The competitors played cat-and-mouse with a couple of other teams that seem to be following a similar pacing strategy.
By the time the lead group had set off on the final 10K run ‘Doug’ had a two and a half minute lead over Donald Smith – who at 59 is a remarkable man and puts men half his age to shame.
Norman Ferguson (cyclist and runner in a team with swimmer Norma Macleod) was in third place and with his Stornoway Running and Athletics Club experience he moved into the run very much in his comfort zone which was proved with the best run of the day in 41:28.
Smith ran a quicker 10K than ‘Doug’ by over a minute but the latter’s strong biking and much quicker final transition – 51 seconds to 1:22 – saw ‘Doug’ home for first place in 2:26:57 to Smith’s 2:29:12.
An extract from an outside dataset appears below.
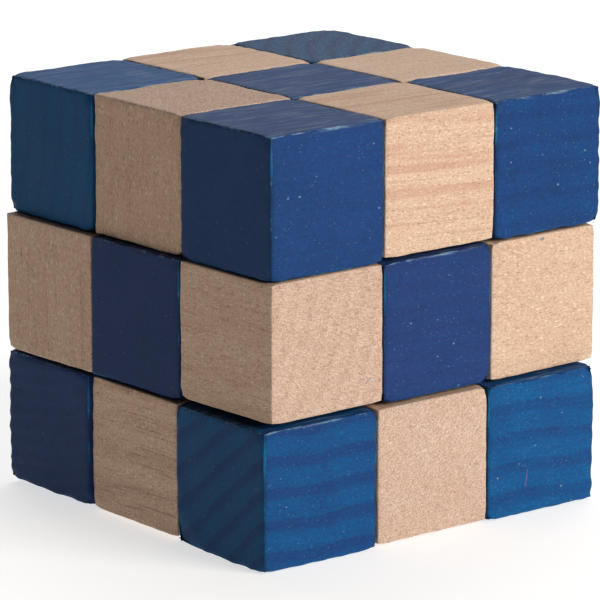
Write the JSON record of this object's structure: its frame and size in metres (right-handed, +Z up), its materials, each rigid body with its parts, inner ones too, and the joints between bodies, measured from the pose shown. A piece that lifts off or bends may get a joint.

“That was tough,” admitted ‘Doug’ after the race, “I feel ok though although a bit tired having competed in another triathlon last week. This is great though, and it is brilliant for the island to have an event like this here now.”
Flying the flag for the women was Mackenzie who crossed home in 2:48:05. Her achievements shouldn’t surprise anyone any more after her previous Ironman gold medals and podiums across Europe. But having struggled with a hip injury all week which left her unsure whether she could run, to see her clock a 10K time of 52:23 on the back of a 40K cycle and 1.5KM open water swim shows what our Iron Maiden is made of.
Ann Marie Macritchie also ran well, 54:04, after her strong cycle of 1:34:40 after Baird’s earlier speedy swim.
As each competitor crossed the finishing line, outside the Shawbost Community Centre, they are visibly overcome with a million emotions. Smiles of relief, satisfaction and pride are a common trend on all sweat soaked faces.
Bruises, aching muscles, sand burrowed deeply into crevices but countered with the welcome weight of the Hebrides Triathlon medal hanging around their necks – making it all worthwhile.
There is something about the Hebrides which gets under your skin.
Now with the dawn of a new sporting era and the birth of a new physical challenge for adventurous souls, residents and visitors alike can encounter something very different on Lewis on the western side of The Heather Isle.